More concretely, the passage challenges Catholics to engage the ecological crisis as a matter of faith, not merely ethics. If the high mountains "belong to" wild goats — if the rock-badger's crevice is part of God's providential design — then the destruction of habitats is not only an environmental problem but a theological one: an erasure of the Creator's speech. Laudato Si' makes precisely this connection. Praying Psalm 104 with ecological attention is itself an act of Catholic environmental witness.
Verse 18 — Mountains, Goats, and Rock-Badgers The high mountains belong to the wild goats (ye'elim); the rocky crags to the shfanim (rock badgers/hyraxes). These are creatures of the margins — animals that dwell beyond the cultivated, settled world of human civilization. Yet God has provided for them precisely in the terrain that is inhospitable to humanity. The passage thus widens the scope of divine providence to encompass the entire wild world: creation is not organized solely around human need but around the flourishing of every living thing. God's care reaches into every cliff, every crevice.
Typological and Spiritual Senses The Church Fathers read this psalm Christologically and ecclesially. St. Athanasius saw the entire psalm as a hymn of the Incarnate Word, through whom all things were made and are sustained.
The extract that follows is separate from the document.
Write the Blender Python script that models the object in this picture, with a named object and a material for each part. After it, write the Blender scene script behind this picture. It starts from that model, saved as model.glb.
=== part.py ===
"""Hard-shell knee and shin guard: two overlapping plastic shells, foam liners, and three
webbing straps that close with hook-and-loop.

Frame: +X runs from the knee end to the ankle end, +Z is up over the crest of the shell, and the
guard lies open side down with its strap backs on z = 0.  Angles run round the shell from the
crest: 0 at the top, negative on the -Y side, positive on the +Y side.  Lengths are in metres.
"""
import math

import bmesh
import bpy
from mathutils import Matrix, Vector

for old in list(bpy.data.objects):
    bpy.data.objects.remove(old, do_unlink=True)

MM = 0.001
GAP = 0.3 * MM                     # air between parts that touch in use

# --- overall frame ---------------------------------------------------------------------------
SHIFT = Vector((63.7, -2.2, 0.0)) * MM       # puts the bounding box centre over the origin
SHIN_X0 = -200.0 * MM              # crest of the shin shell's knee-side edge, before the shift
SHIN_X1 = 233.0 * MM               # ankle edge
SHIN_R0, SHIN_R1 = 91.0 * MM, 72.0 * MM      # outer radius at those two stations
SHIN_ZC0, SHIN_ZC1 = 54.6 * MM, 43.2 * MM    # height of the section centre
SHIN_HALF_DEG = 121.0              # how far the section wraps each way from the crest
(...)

The "trees of the Lord" become, in patristic reading, a figure for the just souls rooted in the Church (cf. Ps 1:3; the cedar as type of the Cross in some allegorical traditions). The wine that gladdens the heart anticipates the Eucharistic chalice; the bread that strengthens is a figure of the Bread of Life. Origen, in his homilies, noted that the ordering of creation from cattle to birds to wild things images the ordering of souls: from those who serve bodily needs, to those who ascend in contemplation, to those who dwell in the heights of mystical union with God.